On January 25, 2022, the Occupational Safety and Health Administration announced that it was withdrawing its beleaguered Emergency Temporary Standard that required employers with 100+ employees to mandate employees to be vaccinated or subject to weekly COVID-19 testing. With this action, the vax-or-test mandate is no more – for now. However, healthcare employers should be aware that, in addition to the Center for Medicare and Medicaid Services’ vaccine mandate that was recently allowed to take effect by the Supreme Court, they will soon be subject to a permanent standard replacing the healthcare ETS that OSHA previously withdrew in December 2021. 

Possible Permanent Vax-or-Test Standard? In its statement, OSHA clarifies that it is not withdrawing the vax-or-test ETS as a proposed rule – meaning that a version of the ETS could issue as a permanent standard at some point in the future. The notice and comment period for the proposed rule closed on January 19, 2022. Presumably OSHA will review any comments that it received, along with restrictions indicated by the Supreme Court’s opinion in staying the ETS (which we discussed in our January 13, 2022 E-lert).

Forthcoming Permanent Healthcare Standard? In addition, healthcare employers should note OSHA asserts that it is focused on finalizing a permanent healthcare standard. This follows its withdrawal of the healthcare ETS in December 2021, upon the expiration of the standard 6-month lifespan of an ETS.

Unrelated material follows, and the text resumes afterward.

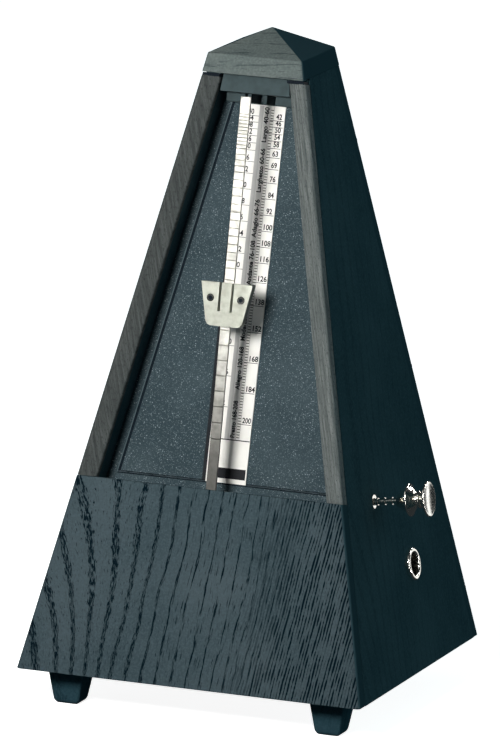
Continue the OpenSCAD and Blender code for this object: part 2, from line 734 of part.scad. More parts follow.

In the meantime, on its healthcare ETS webpage, OSHA states that it will rely upon the General Duty Clause and its general standards, including the Personal Protective Equipment and Respiratory Protection standards, to protect healthcare workers. Specifically, OSHA asserts that “OSHA will accept compliance with the terms of the Healthcare ETS as satisfying employers’ related obligations under the general duty clause, respiratory protection, and PPE standards. Continued adherence to the terms of the healthcare ETS is the simplest way for employers in healthcare settings to protect their employees’ health and ensure compliance with their OSH Act obligations.” And it cautions healthcare employers that “the terms of the Healthcare ETS remain relevant in general duty cases in that they show that COVID-19 poses a hazard in the healthcare industry and that there are feasible means of abating the hazard.” Thus, healthcare employers can expect OSHA to push continued compliance with the ETS, despite its withdrawal.

Notably, the original healthcare ETS did not require vaccination. While the Interim Final Rule from the Centers for Medicare and Medicaid Services, which the Supreme Court allowed to take effect, mandates vaccination of employees of Medicare- and Medicaid-certified employers, this group of employers is not as extensive as the group that was covered by the original healthcare ETS. Thus, it is quite possible that a permanent standard will incorporate a vaccine mandate.